:: SET EXERCISE ::
Locate and copy all lines bearing the word "from".

:: RAW DATA ::
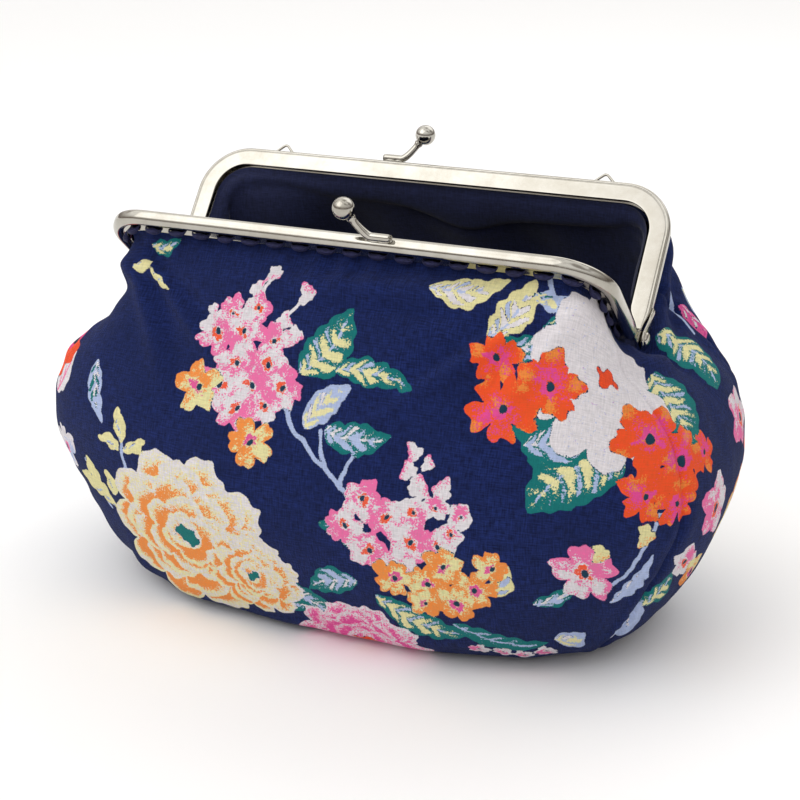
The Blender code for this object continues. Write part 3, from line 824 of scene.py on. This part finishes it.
# ---------------------------------------------------------------- the bag's outer form
# Plan at each height, in mm: height, half width, half depth, squareness
SECTIONS = np.array([
    (0, 93, 50, 2.4),
    (3, 103, 58, 2.4),
    (9, 111, 64, 2.5),
    (20, 119, 69, 2.6),
    (38, 128, 74, 2.8),
    (60, 135, 77, 3.0),
    (80, 134, 75, 3.0),
    (98, 125, 68, 3.0),
    (115, 112, 60, 3.0),
], float)
JOIN_MIDDLE = 92.0
JOIN_SIDE = 80.0
LIP_OUT = 3.4 * MM
LIP_DEPTH = 7.4 * MM
SEAM_SHARE = {"front": 0.118, "back": 0.104}
BOTTOM_SEAM = 39.0 * MM
GORE_INSET = 2.3 * MM
LINING_INSET = 4.4 * MM
LINING_FLOOR = 3.0 * MM
BLEND_REACH = 50.0 * MM


def plan(height):
    """Half width, half depth (metres) and squareness at the given heights (mm)."""
    table = [smooth_table(height, SECTIONS[:, 0], SECTIONS[:, k]) for k in (1, 2, 3)]
    return table[0] * MM, table[1] * MM, table[2]


def plan_point(angle, height, sign):
    """angle runs from 0 at the left side line to pi at the right one."""
    half_width, half_depth, square = plan(height)
    along, across = np.cos(angle), np.abs(np.sin(angle))
    reach = (np.abs(along) ** square + across**square) ** (-1 / square)
    x = -half_width * reach * along
    y = sign * half_depth * reach * across
    return np.stack(np.broadcast_arrays(x, y, height * MM), axis=-1)


def even_angles(count):
    """Angles that share the belly's half outline into equal lengths."""
    dense = np.linspace(0, math.pi, 2000)
    along = lengths_along(plan_point(dense, 60.0, -1))
    return np.interp(np.linspace(0, along[-1], count), along, dense)


def frame_edge(half, count, depth, out, saddle_drop):
    """The line where the fabric leaves the channel, from the left hinge to the right one."""
    x_arm = HALF_WIDTH_MM * MM - depth
    top = FRAME_TOP_MM * MM - depth
    bend = CORNER_MM * MM - depth + 1 * MM
    t = np.linspace(0, 1, 24)[:, None]
    start = np.array([-x_arm - 1.0 * MM, 0.0, HINGE[2] - saddle_drop])
    foot = half.place(-x_arm, out, ARM_START + 3 * MM)
    start_way = np.array([0.0, half.sign * 4 * MM, 0.0])
    foot_way = half.place(-x_arm, out, ARM_START - 2 * MM) - foot
    saddle = bezier(start, start + start_way, foot + foot_way, foot, t)
    angles = np.linspace(math.pi, math.pi / 2, 16)
    corner = half.place(
        -x_arm + bend + bend * np.cos(angles), out, top - bend + bend * np.sin(angles)
    )
    middle = half.place(0.0, out, top)[None]
    left = np.concatenate([saddle, corner, middle])
    right = left[::-1][1:] * np.array([-1, 1, 1])
    return resample(np.concatenate([left, right]), count)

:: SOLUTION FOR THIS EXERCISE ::
The Blender code for this object continues. Write part 3, from line 824 of scene.py on. This part finishes it.
    """angle runs from 0 at the left side line to pi at the right one."""
    """The line where the fabric leaves the channel, from the left hinge to the right one."""